The main innovation of this work is that it handles the fuzzy logic theory in such a way that allows us to estimate the fuzzy intervals for both reservoir capacity (C) and time required for a reservoir to empty (CP) by leveraging the possibility distributions of fuzzy estimators for the mean and variance, coupled with interval arithmetic. The proposed methodology is particularly valuable in scenarios where weak sources of information make probability-based data unrealistic or insufficient. Moreover, it reduces computational complexity in certain cases by using possibility values instead of probability values. Thus, the proposed approach not only enhances the accuracy of estimations but also provides a more detailed understanding of uncertainty, supporting more reliable and informed decision-making for sustainable water resource management. This framework offers engineers a practical tool for tackling real-world hydrological challenges, particularly when conventional probabilistic methods may fall short. The method is applicable to a wide range of engineering problems where uncertainty and limited data are significant concerns, making it a valuable addition to the existing toolkit for water resources and other environmental engineering projects.
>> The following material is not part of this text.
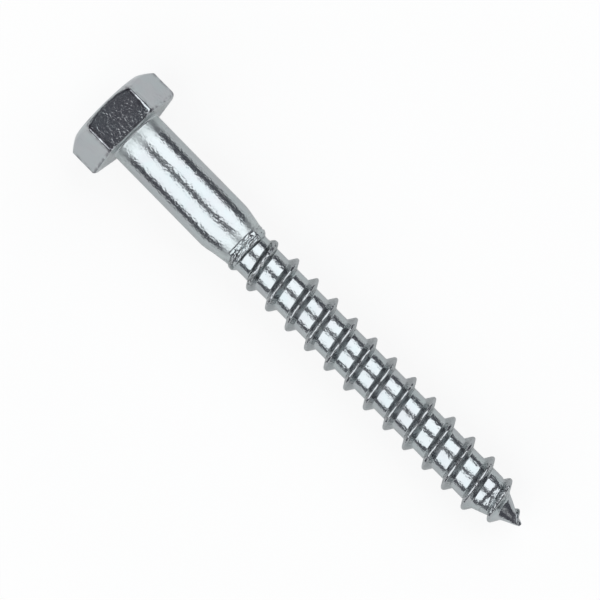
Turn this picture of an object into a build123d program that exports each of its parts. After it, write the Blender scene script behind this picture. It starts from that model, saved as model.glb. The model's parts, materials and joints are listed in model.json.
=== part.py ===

In general, it should be highlighted that for practical applications, such as in water resource projects, it is crucial for engineers to make well-informed decisions by considering the deviations between crisp values and fuzzy intervals. This ensures that decisions are based on robust probability estimates with minimal risk, ultimately leading to more resilient and adaptive infrastructure designs.

In conclusion, probability theory and possibility theory can be utilized independently or in combination, each enhancing and complementing the other in a meaningful way. In the future, this method should be extended in cases of multicriteria analysis in order to include more complex engineering problems. This expansion would enable its use in broader range of scenarios, including those that require balancing multiple conflicting objectives, thereby enhancing its utility in decision-making processes across various engineering disciplines.